The Displacement of Identity: Diaspora vs. Homeland
A significant divide exists between filmmakers working within the region and those in the diaspora. Diaspora cinema (e.g., films produced in France, Canada, or the UK) has more latitude to explore queer themes, but it often faces accusations of "Westernization" or "catering to the white gaze."
This creates a credibility gap. If a queer Arab film is made in Paris, it is often dismissed by regional conservatives as an external imposition. Conversely, if it is made in Tunis or Cairo, it faces the aforementioned censorship.
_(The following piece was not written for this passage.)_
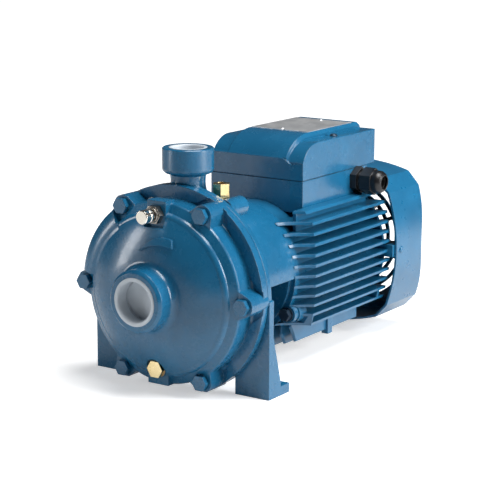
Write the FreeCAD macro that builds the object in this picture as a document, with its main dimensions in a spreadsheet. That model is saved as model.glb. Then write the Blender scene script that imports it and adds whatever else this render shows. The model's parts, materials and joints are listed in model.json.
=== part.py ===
import FreeCAD
import Part
import math
import os

import Sketcher
from FreeCAD import Placement, Rotation, Vector

# Close-coupled two-stage centrifugal pump with its electric motor, millimetres.
# The origin lies on the base plane, midway between the two foot bolts. +Y runs along the shaft from the
# suction port to the fan, +X is to the right seen from the suction side, and +Z is up.
# "Radius, station" outlines give a distance from the shaft's axis and a place along +Y.

DRIVING_SIZES = [
    # casing, feet and ports
    ("shaft_height", 88.4),
    ("suction_face", -86.1),
    ("port_outer", 28.0),
    ("suction_thread", 19.48),
    ("suction_thread_end", -73.2),
    ("dome_root", 34.0),
    ("dome_edge", 73.5),
    ("shelf_radius", 81.3),
    ("flange_radius", 94.0),
    ("flange_front", -28.0),
    ("parting", -19.5),
    ("flange_back", -12.5),
    ("flat_height", 6.0),
    ("chamber_radius", 75.0),
    ("chamber_rear", -13.0),
    ("screw_circle", 85.6),
    ("lug_radius", 9.5),
    ("lug_face", -45.8),
    ("foot_outer", 95.5),
    ("foot_inner", 60.0),
    ("foot_plate", 7.5),
    ("foot_rear", 13.5),
    ("foot_thickness", 8.5),
    ("bolt_offset", 77.5),
    ("bolt_hole", 4.5),
    ("discharge_station", -6.5),
    ("discharge_top", 213.5),
    ("discharge_boss", 23.0),
    ("discharge_thread", 15.15),
    ("lantern_radius", 64.0),
    ("lantern_rear", 79.0),
    # shaft line
    ("journal", 7.0),
    ("bearing_bore", 8.5),
    ("bearing_outer", 20.0),
    ("bearing_width", 12.0),
    ("impeller_radius", 62.0),
    ("eye_radius", 21.0),
    ("running_gap", 0.2),
    # motor
    ("frame_radius", 62.0),
    ("frame_bore", 57.5),
    ("frame_rear", 221.0),
    ("fin_reach", 77.0),
    ("fin_pitch", 9.5),
    ("fin_thickness", 2.6),
    ("outline_curve", 145.0),
    ("core_front", 104.0),
    ("core_rear", 184.0),
    ("rotor_radius", 32.0),
    ("cover_front", 225.0),
    ("cover_rear", 286.0),
    ("cover_reach", 85.0),
    ("cover_wall", 2.0),
    # terminal box
    ("box_half", 51.0),
    ("box_front", 103.6),
    ("box_rear", 222.0),
    ("lid_rear", 236.6),
    ("box_floor", 141.8),
    ("box_seam", 172.0),
    ("lid_shelf", 205.5),
    ("platform_top", 211.4),
    ("platform_half", 35.5),
    ("lid_wall", 2.2),
    ("gland_station", 201.0),
    ("gland_height", 160.0),
]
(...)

The result is a fractured body of work where the most explicit representations of Arab queerness are often those most alienated from their home audiences.
Breaking the Vacuum: The Strategic Shift Toward Digital and Underground Distribution
The future of queer female representation in Arab cinema does not lie in the traditional theater-censor model but in the exploitation of decentralized platforms.
The move toward structural change requires:
- Direct-to-Consumer Digital Models: Utilizing VPN-accessible platforms to bypass local box office bans.
- Transborder Collaboration: Strengthening the North African-Levantine production axis to share the "political risk" of controversial content.
- The Reclamation of Language: Moving away from Western labels of "LGBTQ+" and developing a vernacular of desire that is rooted in regional history and poetry, making the content harder to dismiss as a foreign import.
The persistence of the "invisible woman" in Arab cinema is a testament to the effectiveness of current social and legal controls. However, as independent digital distribution erodes the power of the state censor, the cost of suppression is rising. The strategic play for filmmakers now is not to seek permission from the old gatekeepers, but to build a parallel infrastructure that recognizes the queer Arab woman not as a "taboo" to be managed, but as a demographic and creative reality that has already arrived.